What is the number of lines containing the string "scene"? Answer with the number only.

____

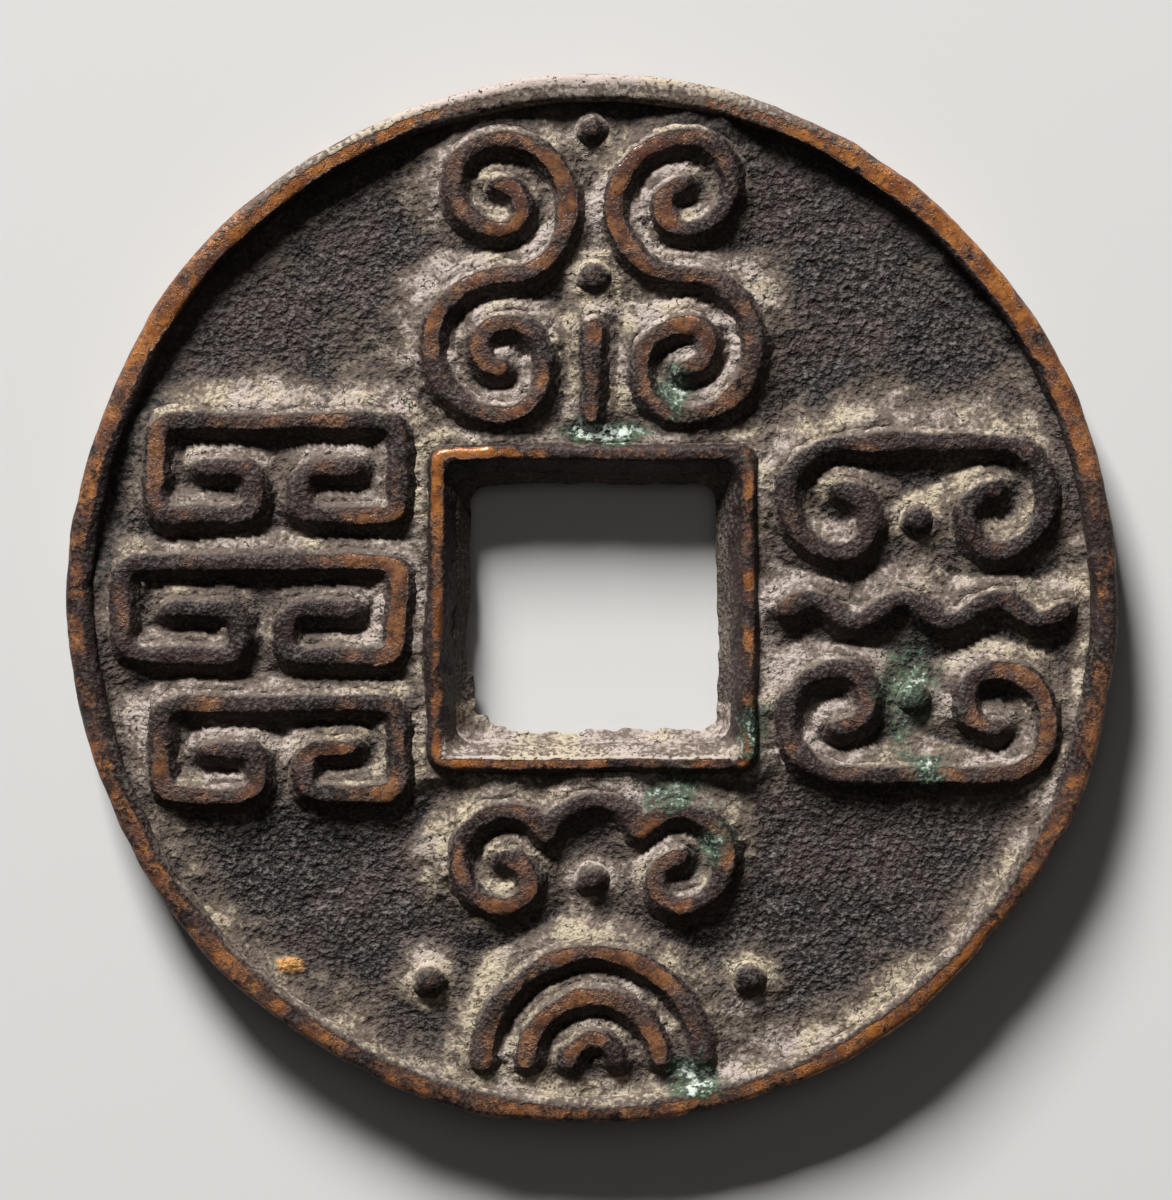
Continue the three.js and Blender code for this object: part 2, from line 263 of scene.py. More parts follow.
def normals_of(points, faces):
    """Unit normals at the points of a mesh of quads."""
    across = points[faces[:, 2]] - points[faces[:, 0]]
    other = points[faces[:, 3]] - points[faces[:, 1]]
    face_normals = np.cross(across, other)
    total = np.zeros_like(points)
    for i in range(4):
        np.add.at(total, faces[:, i], face_normals)
    return total / np.maximum(np.linalg.norm(total, axis=1), 1e-12)[:, None]


def remeshed(node, voxel, easing, sink):
    """The points and faces of a CAD node as an even mesh of small quads with its corners eased. Its
    foot goes on down into the flan by a depth, so that the eased corner is hidden there."""
    mesh = frame["nodes"][node].data.copy()
    mesh.transform(Matrix.Scale(1 / MM, 4))
    for vertex in mesh.vertices:
        if vertex.co.z < FACE_FIELD + 0.01:
            vertex.co.z -= sink
    copy = bpy.data.objects.new(node + "_copy", mesh)
    bpy.context.scene.collection.objects.link(copy)
    remesh = copy.modifiers.new("even", "REMESH")
    remesh.mode = "VOXEL"
    remesh.voxel_size = voxel
    smooth = copy.modifiers.new("ease", "SMOOTH")
    smooth.factor = 0.5
    smooth.iterations = easing
    result = bpy.data.meshes.new_from_object(copy.evaluated_get(bpy.context.evaluated_depsgraph_get()))
    points = np.empty(len(result.vertices) * 3)
    result.vertices.foreach_get("co", points)
    faces = np.empty(len(result.loops), int)
    result.loops.foreach_get("vertex_index", faces)
    bpy.data.objects.remove(copy)
    bpy.data.meshes.remove(mesh)
    bpy.data.meshes.remove(result)
    return points.reshape(-1, 3), faces.reshape(-1, 4)


# Verdigris spots: middle, reach along X and Y, and strength
GREEN_SPOTS = (
    (0.3, 7.2, 2.3, 0.75, 1.35),
    (3.5, 9.0, 1.6, 2.0, 0.75),
    (13.4, -4.2, 1.9, 3.6, 0.72),
    (14.4, -7.2, 1.6, 1.1, 0.75),
    (6.8, -5.4, 0.9, 2.2, 0.75),
    (3.6, -8.2, 2.4, 1.2, 0.85),
    (4.3, -20.3, 1.7, 1.3, 1.05),
    (5.3, -10.4, 1.3, 1.5, 0.75),
)


def green_at(points):
    """How far a point lies in a verdigris spot, with a ragged edge, from 0 to 1.35."""
    ragged = 0.45 * rough(points, 1.1, 301)
    most = np.zeros(len(points))
    for x, y, reach_x, reach_y, strength in GREEN_SPOTS:
        apart = np.hypot((points[:, 0] - x) / reach_x, (points[:, 1] - y) / reach_y)
        most = np.maximum(most, strength * smoothstep(1.1, 0.2, apart + ragged))
    return most


def rim_soil(points):
    """How much soil lies along the outer rim: most at the two sides and at the bottom, and little at
    the top, which is partly painted shade, left dark where the rim's shadow falls."""
    angle = np.arctan2(points[:, 1], points[:, 0])
    sides = np.cos(angle) ** 2
    lower = np.clip(-np.sin(angle), 0, 1)
    level = 0.12 + 0.72 * sides + 0.75 * lower - 0.95 * sides * lower
    return np.clip(level + 0.3 * noise(points, 3.0, 71), 0, 1)


def made(node, points, faces, material, slot, **fields):
    """Makes the piece that stands for a CAD node, with its fields of wear and soil."""
    mesh = bpy.data.meshes.new(node + "_cast")
    mesh.from_pydata((kept_inside(points) * MM).tolist(), [], faces.tolist())
    mesh.polygons.foreach_set("use_smooth", np.ones(len(mesh.polygons), bool))
    fields["green"] = green_at(points)
    for name, values in fields.items():
        field = mesh.attributes.new(name, "FLOAT", "POINT")
        field.data.foreach_set("value", values.astype(np.float32))
    mesh.materials.append(material)
    mesh.update()
    piece = bpy.data.objects.new(node + "_cast", mesh)
    bpy.context.scene.collection.objects.link(piece)
    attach(piece, "root")
    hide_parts(node)


class Nodes:
    """A new material and short calls that add nodes to it."""

    def __init__(self, name):
        self.material = bpy.data.materials.new(name)
        self.material.use_nodes = True
        self.tree = self.material.node_tree
        self.tree.nodes.clear()
        self.place = self.add("ShaderNodeTexCoord").outputs["Object"]

    def add(self, kind, inputs=(), **settings):
        node = self.tree.nodes.new(kind)
        for key, value in settings.items():
            setattr(node, key, value)
        for key, value in dict(inputs).items():
            if isinstance(value, bpy.types.NodeSocket):
                self.tree.links.new(value, node.inputs[key])
            else:
                node.inputs[key].default_value = value
        return node

    def texture(self, kind, size_mm, inputs=(), **settings):
        """The outputs of a texture whose swellings or cells have a size in millimetres."""
        inputs = {"Vector": self.place, "Scale": 1 / (size_mm * MM), **dict(inputs)}
        return self.add(kind, inputs, **settings).outputs

    def grain(self, size_mm, detail=3.0, roughness=0.6):
        """Noise from 0 to 1 with swellings of a size in millimetres."""
        inputs = {"Detail": detail, "Roughness": roughness}
        return self.texture("ShaderNodeTexNoise", size_mm, inputs)["Fac"]

    def cells(self, size_mm):
        """Distance from the middle of the nearest of many scattered grains."""
        return self.texture("ShaderNodeTexVoronoi", size_mm, feature="F1")["Distance"]

    def cracks(self, size_mm):
        """Distance from the nearest border between patches of a size in millimetres."""
        swirl = self.texture("ShaderNodeTexNoise", size_mm / 2)["Color"]
        shift = self.add("ShaderNodeVectorMath", {0: swirl, "Scale": size_mm * MM}, operation="SCALE")
        place = self.add("ShaderNodeVectorMath", {0: self.place, 1: shift.outputs[0]}, operation="ADD")
        inputs = {"Vector": place.outputs[0]}
        return self.texture("ShaderNodeTexVoronoi", size_mm, inputs, feature="DISTANCE_TO_EDGE")["Distance"]

    def field(self, name):
        return self.add("ShaderNodeAttribute", attribute_name=name).outputs["Fac"]

    def math(self, operation, first, second):
        return self.add("ShaderNodeMath", {0: first, 1: second}, operation=operation).outputs[0]

    def plus(self, first, second):
        return self.math("ADD", first, second)

    def minus(self, first, second):
        return self.math("SUBTRACT", first, second)

    def times(self, first, second):
        return self.math("MULTIPLY", first, second)

    def larger(self, first, second):
        return self.math("MAXIMUM", first, second)

    def between(self, value, low, high, least=0.0, most=1.0):
        """A value as a smooth share of the way from low to high."""
        inputs = {"Value": value, "From Min": low, "From Max": high, "To Min": least, "To Max": most}
        return self.add("ShaderNodeMapRange", inputs, interpolation_type="SMOOTHSTEP").outputs["Result"]

    def colour(self, share, first, second):
        inputs = {0: share, 6: first, 7: second}
        return self.add("ShaderNodeMix", inputs, data_type="RGBA").outputs[2]

    def number(self, share, first, second):
        return self.add("ShaderNodeMix", {0: share, 2: first, 3: second}, data_type="FLOAT").outputs[0]

    def finished(self, inputs):
        """The material, once a surface with these inputs is its output."""
        shader = self.add("ShaderNodeBsdfPrincipled", inputs)
        output = self.add("ShaderNodeOutputMaterial")
        self.tree.links.new(shader.outputs["BSDF"], output.inputs["Surface"])
        return self.material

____

# [RESULT FOR THIS EXERCISE]
3